5) Ask yourself whether you (as a company) have been tolerating, or ignoring, an employee who has a reputation for being a predator. According to news reports, when an employee tried to complain about Charlie Rose to Mr. Rose’s executive producer, she was told, “Oh, that’s just Charlie being Charlie.” If you are aware of an employee whose bad behavior has been tolerated for years, this would be a good time to stop tolerating it and start addressing it.
6) If the allegations of harassment are widespread, or involve someone very high up in the organization, consider getting outside help for your investigation. Ideally, if the investigation cannot be done internally, it would be conducted by outside employment law counsel or a Human Resources consultant. In addition to conducting an objective investigation, an outsider can provide legally sound guidance on whether and what remedial action should be taken.
(NOTE: There are important issues related to attorney-client privilege involved in harassment investigations. Be sure you think these through thoroughly before you make a decision about who will conduct your investigation and make recommendations.)
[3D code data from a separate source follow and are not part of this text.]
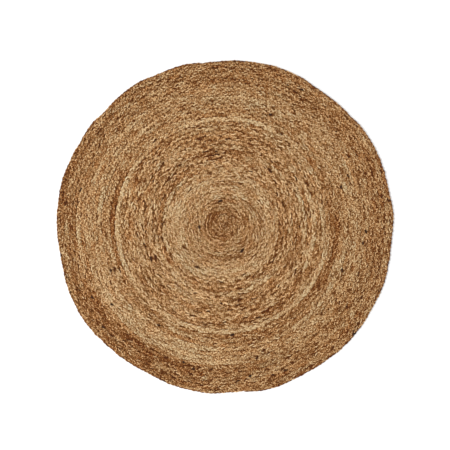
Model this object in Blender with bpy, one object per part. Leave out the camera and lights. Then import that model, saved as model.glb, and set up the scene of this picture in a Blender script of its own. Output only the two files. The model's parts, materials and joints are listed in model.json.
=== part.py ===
"""Round jute rug: one long flat braid of three strands, coiled edge to edge into a disc.

The braid starts at the middle and winds outwards, clockwise as seen from above, and its thinned
end is tucked in at the rim. The rug lies flat with +Z up, its underside at z = 0 and the middle of
its outline at the origin. Each turn of the braid is a row with a raised, flat-topped back and a
groove on either side. Lengths are in metres.
"""

import math
from typing import NamedTuple

import bmesh
import bpy
from mathutils import Vector

MM = 0.001

# The coil. A turn counts once round from the middle, so turn 39.75 is the braid's end.
TURNS = 39.75
COIL_RADIUS = 606 * MM
ROW_WIDTH = COIL_RADIUS / TURNS
ROW_WIDTH_SWING = 1.55 * MM  # rows are this much wider half-way out, and narrower at both ends
TAIL_ANGLE = 277.0  # degrees counter-clockwise from +X, where the braid ends

# The braid's end, drawn in narrower and lower over its last stretch.
TAIL_STRETCH = 0.035  # turns
TAIL_NARROWING = 9.5 * MM
TAIL_LOWERING = 2.0 * MM

# A row's section, from its inner groove over two shoulders to its outer groove.
BRAID_THICKNESS = 9.0 * MM
GROOVE_DEPTH = 2.8 * MM
INNER_SHOULDER = 0.27  # share of the row's width
OUTER_SHOULDER = 0.73


class Wave(NamedTuple):
    height: float
    radians_per_turn: float
    phase: float


# The hand-made braid is a little thicker here and there along its length.
THICKNESS_WAVES = (
    Wave(height=0.25 * MM, radians_per_turn=2.6, phase=0.0),
    Wave(height=0.15 * MM, radians_per_turn=9.1, phase=1.0),
)

# The rim's rounded side, which stands out at mid-height and turns in under the rug.
RIM_BULGE = 1.2 * MM
RIM_BULGE_HEIGHT = 3.8 * MM
RIM_UNDERCUT = 1.0 * MM

START_TURN = 0.25  # the braid's first section, just off the coil's middle


class Zone(NamedTuple):
    until_turn: float
    points_per_turn: int


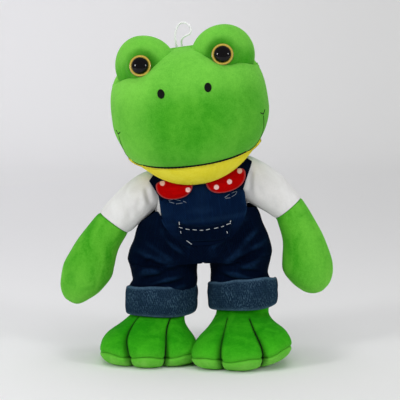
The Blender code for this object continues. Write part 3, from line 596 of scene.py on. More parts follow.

Many of these harassment complaints in the media are really old. What if an employee comes forward and says that she was sexually harassed by an executive 15 years ago? What can we do about it after so much time has passed?
The good news is that the employee would not be able to sue your company or file a charge of discrimination based on such a “stale” complaint, assuming that there were no subsequent incidents. The bad news is that, if this executive did indeed harass one employee 15 years ago, he (or she) may have harassed other employees more recently. Even though you may not be in danger of legal action, you should accept the complaint, investigate it to the best of your ability with outside help if necessary, follow all leads wherever they take you (including, possibly, to other victims), and take appropriate action based on what you find.